Output all lines exactly, with nothing added or dropped.
----
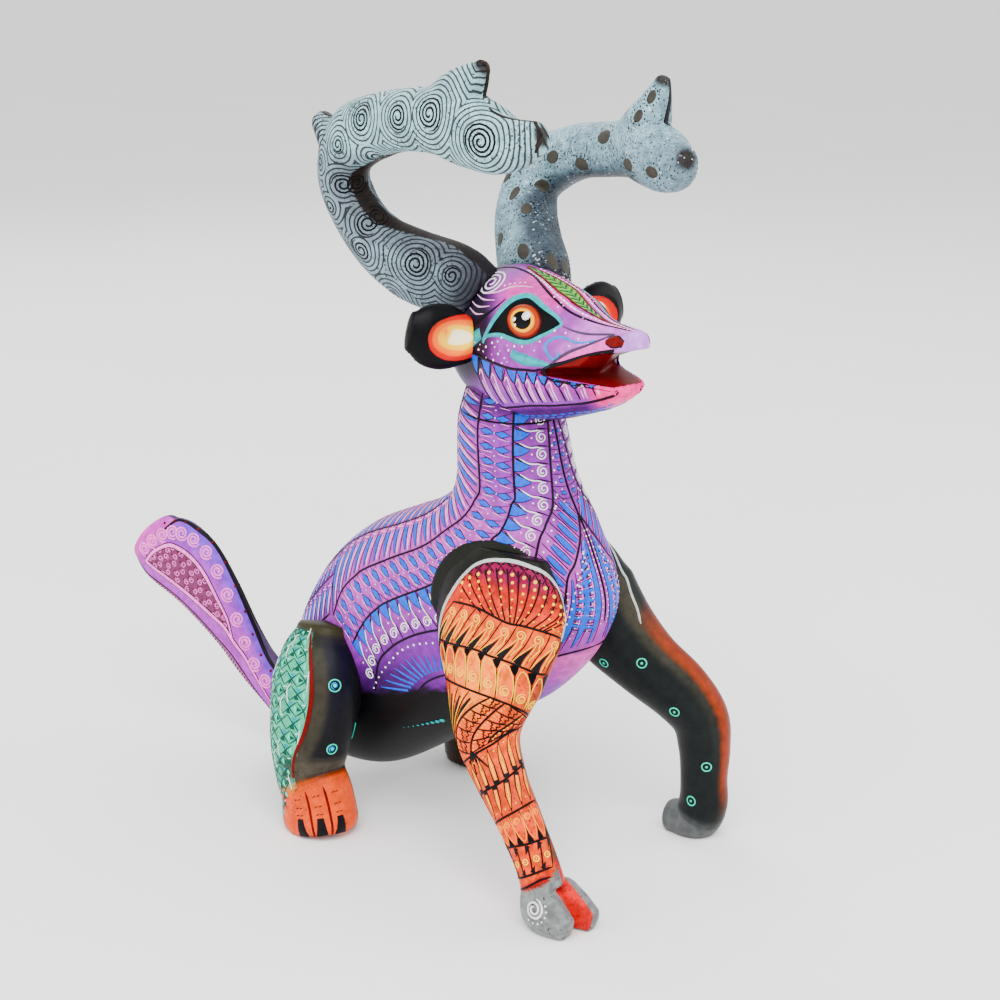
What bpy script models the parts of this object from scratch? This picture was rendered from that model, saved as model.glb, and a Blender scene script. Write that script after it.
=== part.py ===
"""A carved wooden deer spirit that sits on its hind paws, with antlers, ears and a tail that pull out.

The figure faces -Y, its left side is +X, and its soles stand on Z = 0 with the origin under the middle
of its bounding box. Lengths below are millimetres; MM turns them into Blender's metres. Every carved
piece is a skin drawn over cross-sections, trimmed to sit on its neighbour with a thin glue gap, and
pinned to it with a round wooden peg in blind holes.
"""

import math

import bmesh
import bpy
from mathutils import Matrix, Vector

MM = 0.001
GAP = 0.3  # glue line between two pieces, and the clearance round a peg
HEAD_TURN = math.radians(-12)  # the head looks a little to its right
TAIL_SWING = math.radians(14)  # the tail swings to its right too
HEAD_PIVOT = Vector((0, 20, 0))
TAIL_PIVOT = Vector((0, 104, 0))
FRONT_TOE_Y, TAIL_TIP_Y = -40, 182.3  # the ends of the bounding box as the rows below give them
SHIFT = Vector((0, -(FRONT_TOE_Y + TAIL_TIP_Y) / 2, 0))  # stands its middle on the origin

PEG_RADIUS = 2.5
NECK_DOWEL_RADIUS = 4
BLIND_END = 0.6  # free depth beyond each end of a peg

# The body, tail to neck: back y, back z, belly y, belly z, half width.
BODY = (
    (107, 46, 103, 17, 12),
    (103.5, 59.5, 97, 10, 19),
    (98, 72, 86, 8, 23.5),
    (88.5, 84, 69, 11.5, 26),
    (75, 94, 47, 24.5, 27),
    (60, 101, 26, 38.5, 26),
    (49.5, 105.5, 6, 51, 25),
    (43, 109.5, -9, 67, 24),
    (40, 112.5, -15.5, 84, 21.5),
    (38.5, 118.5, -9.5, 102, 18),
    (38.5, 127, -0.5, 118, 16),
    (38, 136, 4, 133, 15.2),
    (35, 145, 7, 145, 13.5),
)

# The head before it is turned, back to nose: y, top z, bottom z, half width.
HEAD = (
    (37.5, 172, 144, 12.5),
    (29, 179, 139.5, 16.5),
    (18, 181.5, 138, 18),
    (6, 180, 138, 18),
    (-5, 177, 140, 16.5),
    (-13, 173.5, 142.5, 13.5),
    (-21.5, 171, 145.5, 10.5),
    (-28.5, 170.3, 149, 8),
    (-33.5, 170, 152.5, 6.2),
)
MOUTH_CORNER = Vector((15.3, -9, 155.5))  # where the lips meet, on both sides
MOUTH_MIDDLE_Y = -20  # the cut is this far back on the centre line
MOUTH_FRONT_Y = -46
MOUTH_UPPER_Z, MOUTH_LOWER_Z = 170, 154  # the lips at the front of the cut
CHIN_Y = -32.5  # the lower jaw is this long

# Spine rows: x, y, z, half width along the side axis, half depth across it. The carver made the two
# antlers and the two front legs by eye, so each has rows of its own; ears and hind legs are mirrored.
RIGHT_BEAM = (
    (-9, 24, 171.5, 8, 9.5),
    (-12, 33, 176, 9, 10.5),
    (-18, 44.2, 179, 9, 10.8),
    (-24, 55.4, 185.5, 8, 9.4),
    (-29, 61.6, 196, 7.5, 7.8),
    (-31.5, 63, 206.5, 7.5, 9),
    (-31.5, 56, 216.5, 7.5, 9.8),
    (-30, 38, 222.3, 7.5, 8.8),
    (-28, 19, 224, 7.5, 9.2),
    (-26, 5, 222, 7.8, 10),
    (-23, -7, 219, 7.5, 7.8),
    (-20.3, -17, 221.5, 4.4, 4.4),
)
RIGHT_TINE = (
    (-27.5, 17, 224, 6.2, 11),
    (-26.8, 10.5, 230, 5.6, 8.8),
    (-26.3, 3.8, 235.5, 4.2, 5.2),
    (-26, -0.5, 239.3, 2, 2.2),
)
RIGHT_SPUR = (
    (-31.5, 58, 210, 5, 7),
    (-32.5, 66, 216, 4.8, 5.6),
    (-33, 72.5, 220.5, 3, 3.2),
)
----
Response to this task:
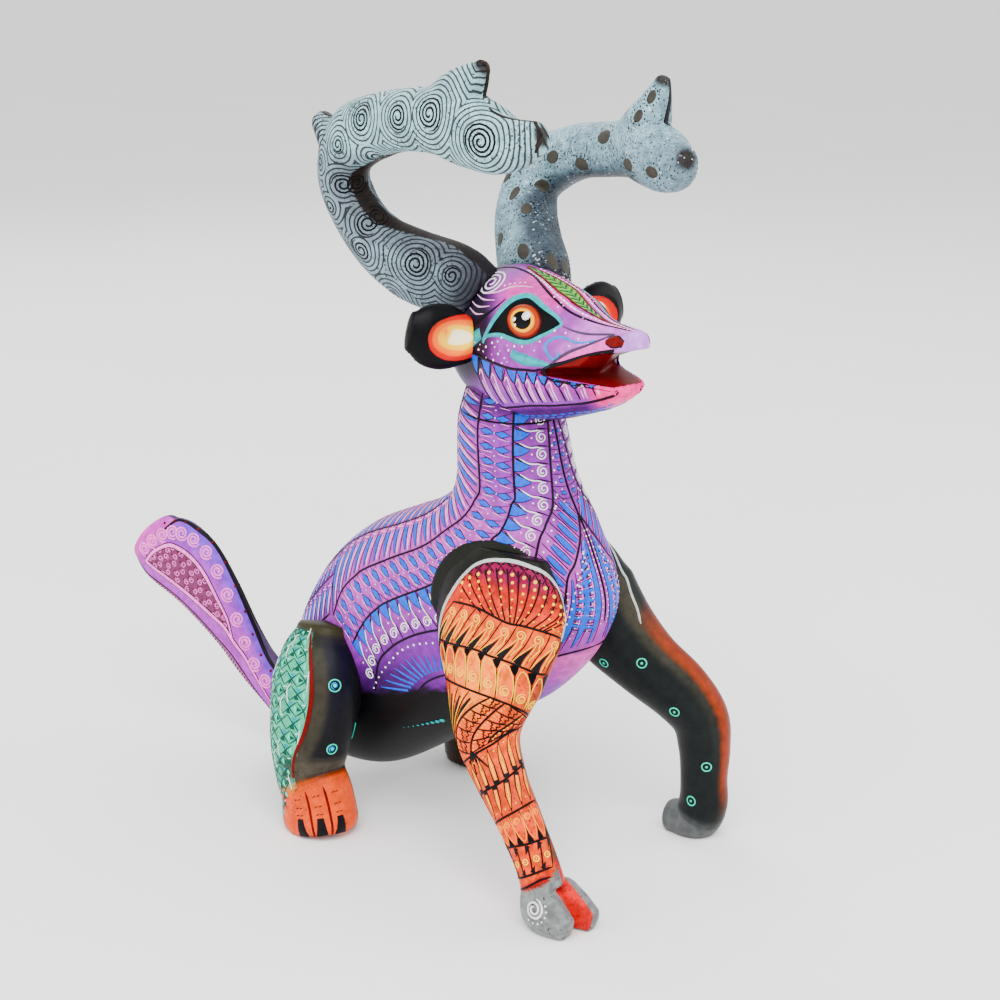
What bpy script models the parts of this object from scratch? This picture was rendered from that model, saved as model.glb, and a Blender scene script. Write that script after it.
=== part.py ===
"""A carved wooden deer spirit that sits on its hind paws, with antlers, ears and a tail that pull out.

The figure faces -Y, its left side is +X, and its soles stand on Z = 0 with the origin under the middle
of its bounding box. Lengths below are millimetres; MM turns them into Blender's metres. Every carved
piece is a skin drawn over cross-sections, trimmed to sit on its neighbour with a thin glue gap, and
pinned to it with a round wooden peg in blind holes.
"""

import math

import bmesh
import bpy
from mathutils import Matrix, Vector

MM = 0.001
GAP = 0.3  # glue line between two pieces, and the clearance round a peg
HEAD_TURN = math.radians(-12)  # the head looks a little to its right
TAIL_SWING = math.radians(14)  # the tail swings to its right too
HEAD_PIVOT = Vector((0, 20, 0))
TAIL_PIVOT = Vector((0, 104, 0))
FRONT_TOE_Y, TAIL_TIP_Y = -40, 182.3  # the ends of the bounding box as the rows below give them
SHIFT = Vector((0, -(FRONT_TOE_Y + TAIL_TIP_Y) / 2, 0))  # stands its middle on the origin

PEG_RADIUS = 2.5
NECK_DOWEL_RADIUS = 4
BLIND_END = 0.6  # free depth beyond each end of a peg

# The body, tail to neck: back y, back z, belly y, belly z, half width.
BODY = (
    (107, 46, 103, 17, 12),
    (103.5, 59.5, 97, 10, 19),
    (98, 72, 86, 8, 23.5),
    (88.5, 84, 69, 11.5, 26),
    (75, 94, 47, 24.5, 27),
    (60, 101, 26, 38.5, 26),
    (49.5, 105.5, 6, 51, 25),
    (43, 109.5, -9, 67, 24),
    (40, 112.5, -15.5, 84, 21.5),
    (38.5, 118.5, -9.5, 102, 18),
    (38.5, 127, -0.5, 118, 16),
    (38, 136, 4, 133, 15.2),
    (35, 145, 7, 145, 13.5),
)

# The head before it is turned, back to nose: y, top z, bottom z, half width.
HEAD = (
    (37.5, 172, 144, 12.5),
    (29, 179, 139.5, 16.5),
    (18, 181.5, 138, 18),
    (6, 180, 138, 18),
    (-5, 177, 140, 16.5),
    (-13, 173.5, 142.5, 13.5),
    (-21.5, 171, 145.5, 10.5),
    (-28.5, 170.3, 149, 8),
    (-33.5, 170, 152.5, 6.2),
)
MOUTH_CORNER = Vector((15.3, -9, 155.5))  # where the lips meet, on both sides
MOUTH_MIDDLE_Y = -20  # the cut is this far back on the centre line
MOUTH_FRONT_Y = -46
MOUTH_UPPER_Z, MOUTH_LOWER_Z = 170, 154  # the lips at the front of the cut
CHIN_Y = -32.5  # the lower jaw is this long

# Spine rows: x, y, z, half width along the side axis, half depth across it. The carver made the two
# antlers and the two front legs by eye, so each has rows of its own; ears and hind legs are mirrored.
RIGHT_BEAM = (
    (-9, 24, 171.5, 8, 9.5),
    (-12, 33, 176, 9, 10.5),
    (-18, 44.2, 179, 9, 10.8),
    (-24, 55.4, 185.5, 8, 9.4),
    (-29, 61.6, 196, 7.5, 7.8),
    (-31.5, 63, 206.5, 7.5, 9),
    (-31.5, 56, 216.5, 7.5, 9.8),
    (-30, 38, 222.3, 7.5, 8.8),
    (-28, 19, 224, 7.5, 9.2),
    (-26, 5, 222, 7.8, 10),
    (-23, -7, 219, 7.5, 7.8),
    (-20.3, -17, 221.5, 4.4, 4.4),
)
RIGHT_TINE = (
    (-27.5, 17, 224, 6.2, 11),
    (-26.8, 10.5, 230, 5.6, 8.8),
    (-26.3, 3.8, 235.5, 4.2, 5.2),
    (-26, -0.5, 239.3, 2, 2.2),
)
RIGHT_SPUR = (
    (-31.5, 58, 210, 5, 7),
    (-32.5, 66, 216, 4.8, 5.6),
    (-33, 72.5, 220.5, 3, 3.2),
)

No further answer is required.